Work to complete: Repeat exactly the stretch of lines from the line containing "extrude(amount=-(rim_back_y - base_front_y" through the line containing "depsgraph = bpy.context.evaluated_depsgraph_get()", both included, and nothing else.

— START OF Material provided —

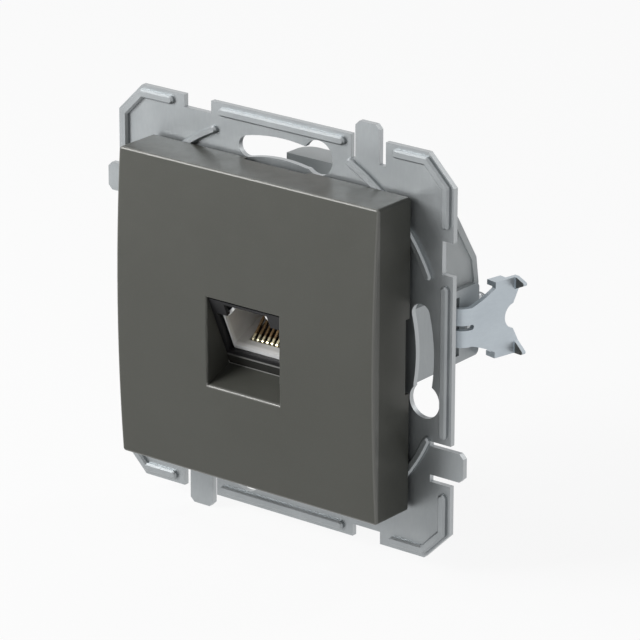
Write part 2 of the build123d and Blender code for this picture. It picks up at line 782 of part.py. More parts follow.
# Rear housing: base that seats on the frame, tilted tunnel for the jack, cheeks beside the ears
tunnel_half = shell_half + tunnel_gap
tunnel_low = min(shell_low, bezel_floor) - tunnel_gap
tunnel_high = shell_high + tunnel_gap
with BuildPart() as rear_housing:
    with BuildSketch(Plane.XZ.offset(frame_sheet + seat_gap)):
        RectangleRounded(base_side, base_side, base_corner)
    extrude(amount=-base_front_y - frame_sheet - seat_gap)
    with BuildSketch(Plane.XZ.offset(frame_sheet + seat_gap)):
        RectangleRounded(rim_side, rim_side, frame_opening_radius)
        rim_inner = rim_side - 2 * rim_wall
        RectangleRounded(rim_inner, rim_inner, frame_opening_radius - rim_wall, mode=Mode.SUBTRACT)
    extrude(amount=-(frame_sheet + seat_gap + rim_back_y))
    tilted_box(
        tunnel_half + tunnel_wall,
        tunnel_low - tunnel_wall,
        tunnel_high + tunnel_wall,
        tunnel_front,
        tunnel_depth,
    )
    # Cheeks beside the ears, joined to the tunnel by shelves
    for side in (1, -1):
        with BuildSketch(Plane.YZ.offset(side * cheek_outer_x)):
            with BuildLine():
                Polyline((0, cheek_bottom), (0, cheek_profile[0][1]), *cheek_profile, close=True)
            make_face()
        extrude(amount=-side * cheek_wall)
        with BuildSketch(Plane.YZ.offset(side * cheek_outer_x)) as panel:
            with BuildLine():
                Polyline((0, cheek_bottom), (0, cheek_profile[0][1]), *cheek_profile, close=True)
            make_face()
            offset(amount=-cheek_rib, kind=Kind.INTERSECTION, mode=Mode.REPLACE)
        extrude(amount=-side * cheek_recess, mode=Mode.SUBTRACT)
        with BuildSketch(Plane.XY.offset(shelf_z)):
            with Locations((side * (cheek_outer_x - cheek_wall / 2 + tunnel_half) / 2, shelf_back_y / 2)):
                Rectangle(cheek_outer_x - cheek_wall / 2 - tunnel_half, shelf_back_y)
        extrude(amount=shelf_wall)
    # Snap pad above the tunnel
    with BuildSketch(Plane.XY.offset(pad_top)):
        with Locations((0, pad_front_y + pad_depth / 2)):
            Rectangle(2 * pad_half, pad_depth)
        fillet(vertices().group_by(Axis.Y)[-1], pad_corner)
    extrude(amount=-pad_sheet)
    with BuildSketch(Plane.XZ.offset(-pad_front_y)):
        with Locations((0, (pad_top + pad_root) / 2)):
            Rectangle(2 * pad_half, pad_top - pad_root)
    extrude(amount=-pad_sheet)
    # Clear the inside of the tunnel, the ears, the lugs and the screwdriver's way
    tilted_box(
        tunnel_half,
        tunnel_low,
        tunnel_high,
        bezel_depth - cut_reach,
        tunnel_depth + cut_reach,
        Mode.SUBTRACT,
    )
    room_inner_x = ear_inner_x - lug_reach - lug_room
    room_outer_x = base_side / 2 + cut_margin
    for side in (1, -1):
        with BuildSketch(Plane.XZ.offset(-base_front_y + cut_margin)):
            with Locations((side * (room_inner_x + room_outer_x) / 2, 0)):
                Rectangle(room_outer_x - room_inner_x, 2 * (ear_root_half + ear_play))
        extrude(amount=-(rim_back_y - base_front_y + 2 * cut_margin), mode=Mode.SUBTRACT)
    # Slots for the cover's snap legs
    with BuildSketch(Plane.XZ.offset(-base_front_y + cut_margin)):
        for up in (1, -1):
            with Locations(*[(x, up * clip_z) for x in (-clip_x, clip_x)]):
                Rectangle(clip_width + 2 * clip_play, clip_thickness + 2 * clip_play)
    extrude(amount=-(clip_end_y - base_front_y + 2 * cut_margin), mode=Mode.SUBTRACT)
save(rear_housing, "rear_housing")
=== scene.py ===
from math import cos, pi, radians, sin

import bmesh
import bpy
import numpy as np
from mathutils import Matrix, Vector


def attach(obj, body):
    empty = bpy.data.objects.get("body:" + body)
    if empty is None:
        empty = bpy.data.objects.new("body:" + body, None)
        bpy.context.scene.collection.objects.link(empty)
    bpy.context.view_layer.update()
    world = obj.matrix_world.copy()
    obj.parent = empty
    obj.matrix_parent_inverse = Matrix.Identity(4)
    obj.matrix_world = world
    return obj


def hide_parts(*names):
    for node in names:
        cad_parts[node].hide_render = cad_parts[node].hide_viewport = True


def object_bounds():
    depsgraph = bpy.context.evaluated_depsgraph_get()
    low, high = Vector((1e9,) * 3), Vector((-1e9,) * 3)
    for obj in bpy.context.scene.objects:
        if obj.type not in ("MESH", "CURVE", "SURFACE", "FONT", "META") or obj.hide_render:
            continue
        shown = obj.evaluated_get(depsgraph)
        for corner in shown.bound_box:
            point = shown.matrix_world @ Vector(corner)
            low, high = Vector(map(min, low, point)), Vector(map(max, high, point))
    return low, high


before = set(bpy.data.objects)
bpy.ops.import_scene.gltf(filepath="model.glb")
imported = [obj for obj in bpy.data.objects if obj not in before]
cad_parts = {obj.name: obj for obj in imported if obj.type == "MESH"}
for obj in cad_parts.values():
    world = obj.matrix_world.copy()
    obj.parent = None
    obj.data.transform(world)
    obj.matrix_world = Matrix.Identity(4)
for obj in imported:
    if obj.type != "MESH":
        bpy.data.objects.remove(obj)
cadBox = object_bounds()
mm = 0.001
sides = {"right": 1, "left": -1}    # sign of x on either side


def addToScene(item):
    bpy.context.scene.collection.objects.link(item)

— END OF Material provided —

Solved exercise:
        extrude(amount=-(rim_back_y - base_front_y + 2 * cut_margin), mode=Mode.SUBTRACT)
    # Slots for the cover's snap legs
    with BuildSketch(Plane.XZ.offset(-base_front_y + cut_margin)):
        for up in (1, -1):
            with Locations(*[(x, up * clip_z) for x in (-clip_x, clip_x)]):
                Rectangle(clip_width + 2 * clip_play, clip_thickness + 2 * clip_play)
    extrude(amount=-(clip_end_y - base_front_y + 2 * cut_margin), mode=Mode.SUBTRACT)
save(rear_housing, "rear_housing")
=== scene.py ===
from math import cos, pi, radians, sin

import bmesh
import bpy
import numpy as np
from mathutils import Matrix, Vector


def attach(obj, body):
    empty = bpy.data.objects.get("body:" + body)
    if empty is None:
        empty = bpy.data.objects.new("body:" + body, None)
        bpy.context.scene.collection.objects.link(empty)
    bpy.context.view_layer.update()
    world = obj.matrix_world.copy()
    obj.parent = empty
    obj.matrix_parent_inverse = Matrix.Identity(4)
    obj.matrix_world = world
    return obj


def hide_parts(*names):
    for node in names:
        cad_parts[node].hide_render = cad_parts[node].hide_viewport = True


def object_bounds():
    depsgraph = bpy.context.evaluated_depsgraph_get()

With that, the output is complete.